Jokes aside, I'm curious how this is even possible over decades-old cable. I get there's a new DOCSIS standard, but I'm less interested in the protocol and more interested in the simple physics of it. How can a simple coaxial cable cram so much bandwidth?

2 comments

You could spend your full terabyte in just over an hour (4000 seconds). Your highest sustainable monthly average bandwidth would be just over 3 mbps.

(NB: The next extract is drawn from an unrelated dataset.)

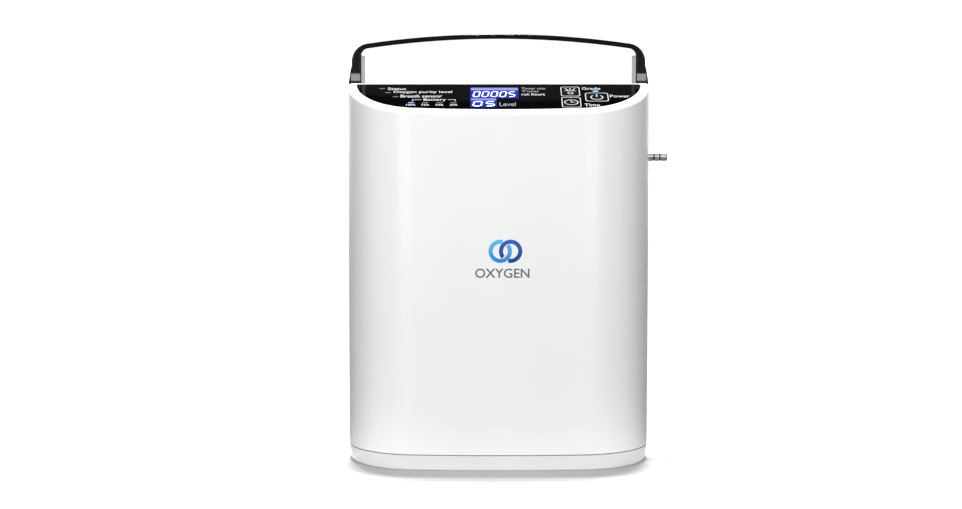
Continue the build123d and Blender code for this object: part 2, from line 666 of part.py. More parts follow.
def sieve_column(side):
    z0, z1 = COLUMN_Z
    tube = cyl_z(z0, z1, side * COLUMN_X, 0, COLUMN_R)
    tube -= cyl_z(z0 - 1, z1 + 1, side * COLUMN_X, 0, COLUMN_R - 1.4)
    for z in (z0 + 8, z1 - 8):
        ring = cyl_z(z - 1, z + 1, side * COLUMN_X, 0, COLUMN_R + 1)
        tube -= ring - cyl_z(z - 1, z + 1, side * COLUMN_X, 0, COLUMN_R - 0.5)
    return tube


def sieve_beds():
    return [cyl_z(COLUMN_Z[0] + 8, COLUMN_Z[1] - 14, s * COLUMN_X, 0, COLUMN_R - 1.5) for s in (-1, 1)]


def column_springs():
    """Springs that press the sieve beds together, as plain sleeves."""
    found = []
    for s in (-1, 1):
        z0, z1 = COLUMN_Z[1] - 13.9, COLUMN_Z[1] - 4.1
        found.append(cyl_z(z0, z1, s * COLUMN_X, 0, 9) - cyl_z(z0 - 1, z1 + 1, s * COLUMN_X, 0, 7.6))
    return found


def column_caps():
    found = []
    for s in (-1, 1):
        z = COLUMN_Z[0]
        bottom = cyl_z(DECK_Z, z, s * COLUMN_X, 0, COLUMN_R)
        bottom += cyl_z(z, z + 7.9, s * COLUMN_X, 0, COLUMN_R - 1.45)
        z = COLUMN_Z[1]
        top = cyl_z(z, z + 5, s * COLUMN_X, 0, COLUMN_R) + cyl_z(z - 4, z, s * COLUMN_X, 0, COLUMN_R - 1.45)
        found += [bottom, top]
    return found


def product_tank():
    tank = cyl_x(-40, 40, TANK_Y, TANK_Z, TANK_R)
    tank = fillet([e for e in tank.edges() if abs(e.center().X) > 39], 4.0)
    return tank - cyl_x(-37, 37, TANK_Y, TANK_Z, TANK_R - 1.3)


def valve_manifold():
    """Gas plate across the tops of both columns. It carries the valves and, on two saddles, the tank."""
    z0, z1 = MANIFOLD_Z
    plate = box(-78, 78, -16, 6, z0, z1)
    plate = fillet(plate.edges().filter_by(Axis.Z), 4.0)
    for x in (-30, 30):
        saddle = box(x - 5, x + 5, TANK_Y - 4, TANK_Y + 10, TANK_Z, z0 + 3)
        plate += saddle - cyl_x(-50, 50, TANK_Y, TANK_Z, TANK_R)
    for x in VALVES.values():
        plate -= cyl_z(z0 + 3, z1 + 1, x, -5, 2.8)
    return plate


def valve_coils():
    found = []
    z1 = MANIFOLD_Z[1]
    for x in VALVES.values():
        coil = box(x - 7, x + 7, -12, 2, z1, z1 + 20)
        coil = fillet(coil.edges().filter_by(Axis.Z), 1.5) - cyl_z(z1 - 1, z1 + 16, x, -5, 2.5 + RUNNING)
        found.append(coil)
    return found


def valve_plunger(x):
    """Iron plunger that drops onto its seat in the gas plate and lifts into the coil."""
    seat = MANIFOLD_Z[0] + 3.0
    return cyl_z(seat + 3, seat + 16, x, -5, 2.5) + cyl_z(seat + 0.1, seat + 3, x, -5, 1.6)


def tube_along(points, turn_r):
    path = FilletPolyline(*points, radius=turn_r)
    start = Plane(origin=path @ 0, z_dir=path % 0)
    return sweep(start * Circle(TUBE_R), path=path)


def cooling_coil():
    """Flat serpentine on the front of the fan."""
    y = FAN_Y[0] - TUBE_R
    rows = [134 + 12 * i for i in range(5)]
    points = [(35, y, rows[0])]
    side = -1
    for low, high in zip(rows, rows[1:]):
        points += [(side * 28, y, low), (side * 28, y, high)]
        side = -side
    points.append((-35, y, rows[-1]))
    return tube_along(points, 5.5)


def hoses():
    """Silicone hoses between the compressor, coil, gas plate, tank, sensor and outlet."""
    coil_y, head_top, plate_top = FAN_Y[0] - TUBE_R, CRANK_Z + 17, MANIFOLD_Z[1]
    cross = [(-37.4, CYL_Y, head_top), (-37.4, CYL_Y, 109), (37.4, CYL_Y, 109), (37.4, CYL_Y, head_top)]
    rise = [(30, CYL_Y, 109), (30, CYL_Y, 116), (42, coil_y, 126), (42, coil_y, 134), (35, coil_y, 134)]
    to_plate = [(-35, coil_y, 182), (-42, coil_y, 182), (-42, 0, 186), (-42, 0, plate_top)]
    to_sensor = [(40, TANK_Y, TANK_Z), (47, TANK_Y, TANK_Z), (47, TANK_Y, 183), (47, 10, 183), (54, 10, 183)]
    tail = cyl_x(72, 79.4, PORT_Y, PORT_Z, 3.3) - cyl_x(75.4, 80.5, PORT_Y, PORT_Z, 2.05)
    joined = tube_along(cross, 3.0) + tube_along(rise, 3.0)
    return [joined, tube_along(to_plate, 3.0), tube_along(to_sensor, 3.0), tail]


def oxygen_sensor():
    block = box(54, 72, 2, 20, MANIFOLD_Z[1], MANIFOLD_Z[1] + 17)
    return fillet(block.edges().filter_by(Axis.X), 2.0)


def muffler():
    """Exhaust muffler with a slotted wall."""
    x, y = -33, 29.5
    can = cyl_z(DECK_Z, 106, x, y, 6.5)
    for i in range(5):
        z = 64 + 8 * i
        can -= cyl_z(z, z + 1.6, x, y, 8) - cyl_z(z, z + 1.6, x, y, 5.6)
    return can


def main_board():
    """Control board on the front shell, with its larger components and the buzzer."""
    board = box(-41, 41, -38.6, -37.0, 112, 186)
    found = [board, cyl_y(-37.0, -33.5, 22, 178, 5.0)]
    for x, z, w, h in ((-24, 130, 14, 10), (6, 134, 16, 16), (26, 168, 10, 14), (-20, 170, 12, 8)):
        found.append(box(x - w / 2, x + w / 2, -40.2, -38.6, z - h / 2, z + h / 2))
    return found


NODES = {
    "front_shell": front_shell,
    "rear_shell": rear_shell,
    "casing_screws": casing_screws,
    "control_panel": control_panel,
    "level_key": lambda: key("level_key"),
    "timer_key": lambda: key("timer_key"),
    "power_key": lambda: key("power_key"),
    "lcd_window": lambda: lcd_shape(0, -PANEL_SUNK - 0.8, -PANEL_SUNK),
    "lcd_module": lcd_module,
    "indicator_lamps": lambda: lamps(0, BOARD_TOP, -PANEL_SUNK),
    "display_board": display_board,
    "handle_frame": handle_frame,
    "handle_leg_covers": handle_leg_covers,
    "handle_pivots": handle_pivots,
    "oxygen_outlet": oxygen_outlet,
    "outlet_nut": outlet_nut,
    "outlet_seal": outlet_seal,
    "filter_door": filter_door,
    "filter_foam": filter_foam,
    "intake_filter": intake_filter,
    "fan_frame": fan_frame,
    "fan_rotor": fan_rotor,
    "inner_frame": inner_frame,
    "battery_socket": battery_socket,
    "battery_latch": battery_latch,
    "latch_springs": latch_springs,
    "base_cap": base_cap,
    "rubber_feet": rubber_feet,
    "battery_case": battery_case,
    "battery_cells": battery_cells,
    "battery_board": battery_board,
    "dc_jack": dc_jack,
    "crankcase": crankcase,
    "crank_bearings": crank_bearings,
    "crankshaft": crankshaft,
    "motor_case": motor_case,
    "motor_stator": motor_stator,
    "piston_left": lambda: piston(-1),
    "piston_right": lambda: piston(1),
    "cylinders": lambda: [cylinder(-1), cylinder(1)],
    "valve_plates": lambda: [valve_plate(-1), valve_plate(1)],
    "cylinder_heads": lambda: [cylinder_head(-1), cylinder_head(1)],
    "head_screws": head_screws,
    "compressor_mounts": compressor_mounts,
    "sieve_columns": lambda: [sieve_column(-1), sieve_column(1)],
    "sieve_beds": sieve_beds,
    "column_springs": column_springs,
    "column_caps": column_caps,
    "product_tank": product_tank,
    "valve_manifold": valve_manifold,
    "valve_coils": valve_coils,
    "cooling_coil": cooling_coil,
    "hoses": hoses,
    "oxygen_sensor": oxygen_sensor,
    "exhaust_muffler": muffler,
    "main_board": main_board,
}
for valve_name, valve_x in VALVES.items():
    NODES[f"{valve_name}_plunger"] = lambda x=valve_x: valve_plunger(x)


def save(name, made):
    """Writes one node's solids to its own file."""
    shapes = made if isinstance(made, list) else [made]
    solids = [solid for shape in shapes for solid in shape.solids()]
    export_step(Compound(children=solids), f"parts/{name}.step")


def main():
    os.makedirs("parts", exist_ok=True)
    for name, make in NODES.items():
        save(name, make())


main()
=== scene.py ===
"""Looks of the portable oxygen concentrator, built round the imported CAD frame. Metres."""

import json
from math import cos, pi, radians, sin, sqrt

import bmesh
import bpy
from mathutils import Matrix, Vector


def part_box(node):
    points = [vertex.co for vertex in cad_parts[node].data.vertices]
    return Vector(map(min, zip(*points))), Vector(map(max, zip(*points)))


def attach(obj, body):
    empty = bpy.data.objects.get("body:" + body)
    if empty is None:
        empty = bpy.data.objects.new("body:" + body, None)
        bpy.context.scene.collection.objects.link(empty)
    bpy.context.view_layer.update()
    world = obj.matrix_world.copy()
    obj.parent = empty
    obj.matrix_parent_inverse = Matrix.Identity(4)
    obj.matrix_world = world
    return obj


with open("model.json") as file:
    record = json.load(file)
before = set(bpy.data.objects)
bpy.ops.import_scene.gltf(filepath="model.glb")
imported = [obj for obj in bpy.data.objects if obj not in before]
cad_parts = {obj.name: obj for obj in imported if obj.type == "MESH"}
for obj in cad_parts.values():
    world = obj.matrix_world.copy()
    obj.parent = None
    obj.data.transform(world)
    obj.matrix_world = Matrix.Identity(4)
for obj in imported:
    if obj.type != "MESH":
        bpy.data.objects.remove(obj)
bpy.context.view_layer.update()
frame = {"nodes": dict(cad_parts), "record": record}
NODES = frame["nodes"]
MM = 0.001

# Body outline and display slope, as in the CAD frame
SHELL_LOW, SHELL_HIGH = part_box("front_shell")
RIDGE_Z = SHELL_HIGH.z
END_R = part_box("rear_shell")[1].y
END_X = SHELL_HIGH.x - END_R
FRONT_REACH = -SHELL_LOW.y
BOW_R = (END_X**2 + FRONT_REACH**2 - END_R**2) / (2 * (FRONT_REACH - END_R))
SLOPE = radians(19.8)

# Heights over the surface they lie on, in millimetres
INK = 0.04                            # top of printing
INK_FOOT = -0.03                      # foot of printing on the casing, just under its surface

# Places on the display slope in millimetres: x across, v down the slope from the ridge
KEYS = {                              # name: (x from, x to, v from, v to)
    "level": (36.3, 48.3, 6.0, 22.0),
    "timer": (36.3, 48.3, 23.0, 39.8),
    "power": (50.4, 64.8, 15.8, 30.2),
}
BATTERY_LAMPS = tuple((-51.4 + 8.3 * i, 31.1) for i in range(4))
POWER_LAMP = (57.3, 12.6)

# Places on the outlet and the handle
# Grooves of the outlet, which the nickel darkens as painted shade
GROOVE_XS = (94.1 * MM, 97.7 * MM)
GROOVE_HALF = 0.5 * MM
# Where the painted reflection lies on the handle's legs: heights over the ridge and distances from the middle
PAINTED_SHEEN_FOOT, PAINTED_SHEEN_TOP = RIDGE_Z + 1 * MM, RIDGE_Z + 6.2 * MM
PAINTED_SHEEN_INNER_X, PAINTED_SHEEN_OUTER_X = 82.6 * MM, 88.6 * MM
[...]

Source: happy ex-Comcast customer

Happy ex-Comcast customer as well (as much as it pains me to say it, ATT has actually been pretty good to me with their fiber) but your numbers seem to go against a 1 TB limit but even the gigabit pro plan already includes the "unlimited data" option which allows you to go well past that. They never would say what exactly "fair use" was but it was at least above 15 TB/m from what I could tell of not getting kicked off.
Oh interesting. When I was in California, my 1 Gbps plan came with only 1 TB of bandwidth. They did sell "unlimited" as an additional upgrade but IIRC it was $50/month.
> How can a simple coaxial cable cram so much bandwidth?

A large amount of spectrum to work with and a high spectral efficiency. Wikipedia lists DOCSIS 4.0 as having 1.8GHz of bandwidth, and DOCSIS 3.1 as ~10bits/Hz. Assuming DOCSIS 4.0 is as least as efficient, thats about 18Gbps.